** Start Provided records **
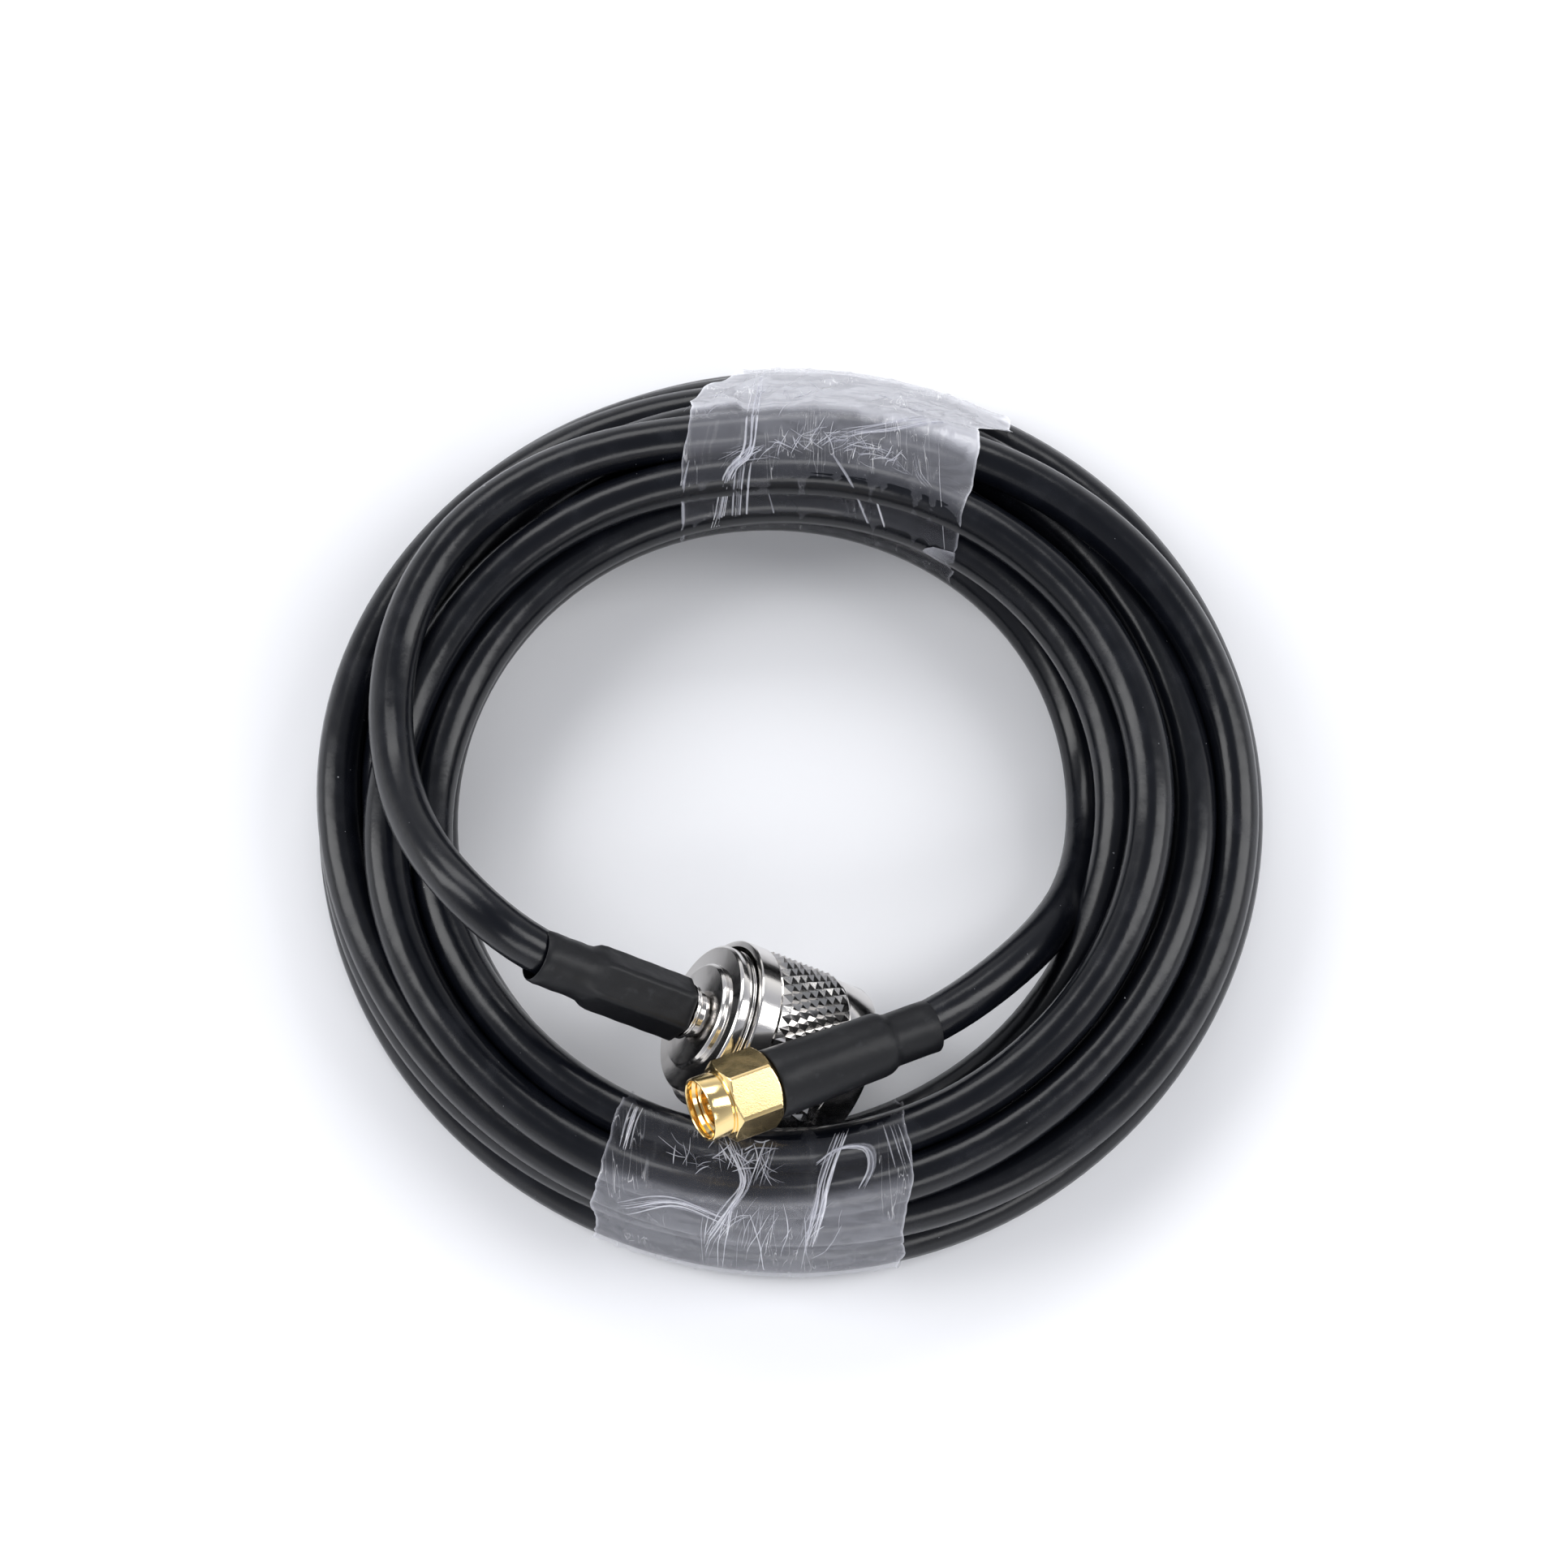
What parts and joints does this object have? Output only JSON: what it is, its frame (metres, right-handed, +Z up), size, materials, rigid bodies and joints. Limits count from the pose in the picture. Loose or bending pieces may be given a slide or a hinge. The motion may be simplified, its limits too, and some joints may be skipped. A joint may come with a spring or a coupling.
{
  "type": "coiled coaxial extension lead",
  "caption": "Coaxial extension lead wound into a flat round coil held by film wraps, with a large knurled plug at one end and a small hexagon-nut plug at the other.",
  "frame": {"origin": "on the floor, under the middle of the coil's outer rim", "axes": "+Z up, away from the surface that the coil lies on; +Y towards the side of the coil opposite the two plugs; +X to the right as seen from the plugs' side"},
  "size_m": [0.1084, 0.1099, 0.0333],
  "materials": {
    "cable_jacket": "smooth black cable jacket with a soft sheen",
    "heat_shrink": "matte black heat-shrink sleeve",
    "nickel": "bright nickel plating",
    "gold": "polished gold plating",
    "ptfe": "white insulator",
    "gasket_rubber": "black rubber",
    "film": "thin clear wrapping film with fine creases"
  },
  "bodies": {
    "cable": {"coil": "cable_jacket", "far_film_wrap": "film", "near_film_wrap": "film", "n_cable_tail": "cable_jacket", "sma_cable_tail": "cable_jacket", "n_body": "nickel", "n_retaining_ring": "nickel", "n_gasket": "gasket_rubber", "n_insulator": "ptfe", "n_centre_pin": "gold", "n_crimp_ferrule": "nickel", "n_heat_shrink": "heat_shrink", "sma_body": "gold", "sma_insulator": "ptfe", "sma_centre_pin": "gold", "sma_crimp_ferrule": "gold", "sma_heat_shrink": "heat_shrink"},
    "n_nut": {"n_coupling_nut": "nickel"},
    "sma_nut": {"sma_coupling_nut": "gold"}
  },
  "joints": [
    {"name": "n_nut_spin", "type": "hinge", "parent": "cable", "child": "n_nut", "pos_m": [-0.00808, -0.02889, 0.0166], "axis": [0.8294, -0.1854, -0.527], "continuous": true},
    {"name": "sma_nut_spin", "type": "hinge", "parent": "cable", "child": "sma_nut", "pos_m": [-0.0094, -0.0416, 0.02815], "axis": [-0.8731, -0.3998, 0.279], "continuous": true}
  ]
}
** End Provided records **
** Start Provided records **
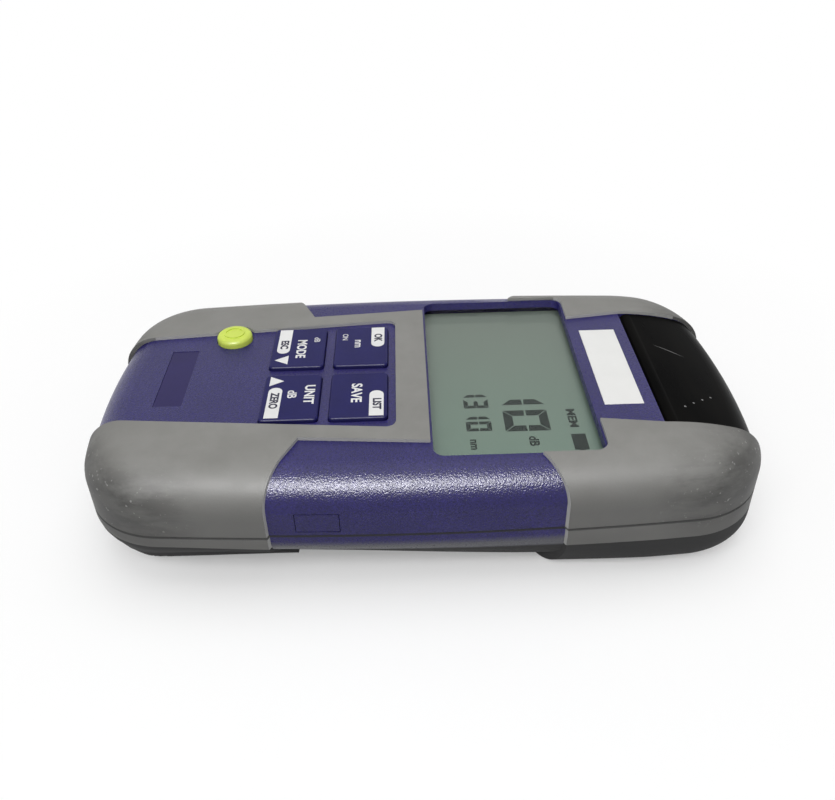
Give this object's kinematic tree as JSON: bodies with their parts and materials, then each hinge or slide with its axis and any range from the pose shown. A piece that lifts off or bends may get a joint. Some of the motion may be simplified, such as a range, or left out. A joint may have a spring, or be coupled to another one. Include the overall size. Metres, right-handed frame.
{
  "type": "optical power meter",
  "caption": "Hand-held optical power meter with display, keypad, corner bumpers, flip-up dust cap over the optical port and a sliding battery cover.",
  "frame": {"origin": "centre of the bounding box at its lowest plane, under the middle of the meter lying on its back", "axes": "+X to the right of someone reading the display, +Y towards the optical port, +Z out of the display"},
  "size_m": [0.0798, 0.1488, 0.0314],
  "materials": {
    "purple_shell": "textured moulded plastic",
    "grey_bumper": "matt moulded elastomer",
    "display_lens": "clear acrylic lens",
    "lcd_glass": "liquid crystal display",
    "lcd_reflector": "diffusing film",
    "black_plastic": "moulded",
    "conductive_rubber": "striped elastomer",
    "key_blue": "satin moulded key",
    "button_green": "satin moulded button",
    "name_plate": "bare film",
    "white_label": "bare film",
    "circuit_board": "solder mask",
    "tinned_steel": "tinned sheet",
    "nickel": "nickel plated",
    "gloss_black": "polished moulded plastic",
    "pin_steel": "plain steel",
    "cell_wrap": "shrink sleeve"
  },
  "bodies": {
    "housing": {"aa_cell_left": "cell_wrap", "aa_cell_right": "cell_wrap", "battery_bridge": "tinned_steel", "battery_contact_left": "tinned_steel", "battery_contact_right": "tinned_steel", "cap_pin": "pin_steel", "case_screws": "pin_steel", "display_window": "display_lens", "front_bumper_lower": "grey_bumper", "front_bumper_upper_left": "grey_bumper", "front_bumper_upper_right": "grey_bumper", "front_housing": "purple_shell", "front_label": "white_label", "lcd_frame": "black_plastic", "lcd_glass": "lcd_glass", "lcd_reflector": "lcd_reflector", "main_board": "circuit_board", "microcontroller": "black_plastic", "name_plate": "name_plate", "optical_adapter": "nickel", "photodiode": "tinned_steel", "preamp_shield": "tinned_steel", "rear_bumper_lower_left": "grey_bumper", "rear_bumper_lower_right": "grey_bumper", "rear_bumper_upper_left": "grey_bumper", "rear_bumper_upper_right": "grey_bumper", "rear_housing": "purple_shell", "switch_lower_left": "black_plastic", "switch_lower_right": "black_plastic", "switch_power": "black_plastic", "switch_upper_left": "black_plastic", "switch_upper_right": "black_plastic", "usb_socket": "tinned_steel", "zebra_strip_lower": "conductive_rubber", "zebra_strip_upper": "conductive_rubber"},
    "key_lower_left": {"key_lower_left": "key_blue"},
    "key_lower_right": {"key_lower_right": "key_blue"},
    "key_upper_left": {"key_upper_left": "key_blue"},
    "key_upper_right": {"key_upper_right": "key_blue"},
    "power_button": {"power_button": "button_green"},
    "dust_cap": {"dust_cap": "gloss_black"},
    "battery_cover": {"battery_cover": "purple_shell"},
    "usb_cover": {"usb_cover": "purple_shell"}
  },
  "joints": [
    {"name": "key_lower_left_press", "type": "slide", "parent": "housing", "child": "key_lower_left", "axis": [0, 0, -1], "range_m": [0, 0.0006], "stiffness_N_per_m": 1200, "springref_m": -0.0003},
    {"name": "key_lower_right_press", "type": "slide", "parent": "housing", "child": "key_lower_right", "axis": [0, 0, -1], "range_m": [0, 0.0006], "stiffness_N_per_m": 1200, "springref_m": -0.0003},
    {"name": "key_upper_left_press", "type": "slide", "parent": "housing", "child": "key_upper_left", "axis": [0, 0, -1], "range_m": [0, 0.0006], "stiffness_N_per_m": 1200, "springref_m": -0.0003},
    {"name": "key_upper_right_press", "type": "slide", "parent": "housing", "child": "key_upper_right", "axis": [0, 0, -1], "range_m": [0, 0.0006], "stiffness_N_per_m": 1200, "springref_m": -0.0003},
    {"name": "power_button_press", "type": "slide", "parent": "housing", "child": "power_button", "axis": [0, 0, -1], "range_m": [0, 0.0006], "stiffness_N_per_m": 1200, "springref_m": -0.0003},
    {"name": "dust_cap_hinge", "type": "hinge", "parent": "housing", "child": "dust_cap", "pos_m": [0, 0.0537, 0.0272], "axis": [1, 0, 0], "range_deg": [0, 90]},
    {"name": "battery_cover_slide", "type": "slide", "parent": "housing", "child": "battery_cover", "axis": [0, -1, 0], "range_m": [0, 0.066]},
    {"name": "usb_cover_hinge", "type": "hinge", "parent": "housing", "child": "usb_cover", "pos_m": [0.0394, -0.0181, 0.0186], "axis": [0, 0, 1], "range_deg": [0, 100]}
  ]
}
** End Provided records **
** Start Provided records **
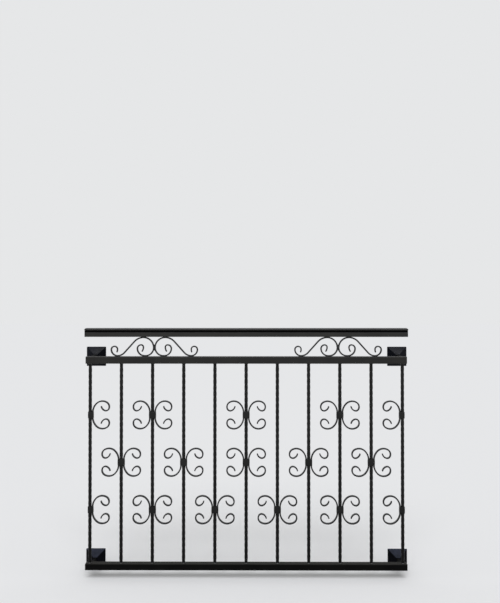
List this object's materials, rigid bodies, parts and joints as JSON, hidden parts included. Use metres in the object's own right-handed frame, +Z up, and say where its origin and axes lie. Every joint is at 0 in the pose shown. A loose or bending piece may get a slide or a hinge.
** End Provided records **
Goal> Which lines of the material contain the string "bending"? List each of them.

The solution>
What parts and joints does this object have? Output only JSON: what it is, its frame (metres, right-handed, +Z up), size, materials, rigid bodies and joints. Limits count from the pose in the picture. Loose or bending pieces may be given a slide or a hinge. The motion may be simplified, its limits too, and some joints may be skipped. A joint may come with a spring or a coupling.
List this object's materials, rigid bodies, parts and joints as JSON, hidden parts included. Use metres in the object's own right-handed frame, +Z up, and say where its origin and axes lie. Every joint is at 0 in the pose shown. A loose or bending piece may get a slide or a hinge.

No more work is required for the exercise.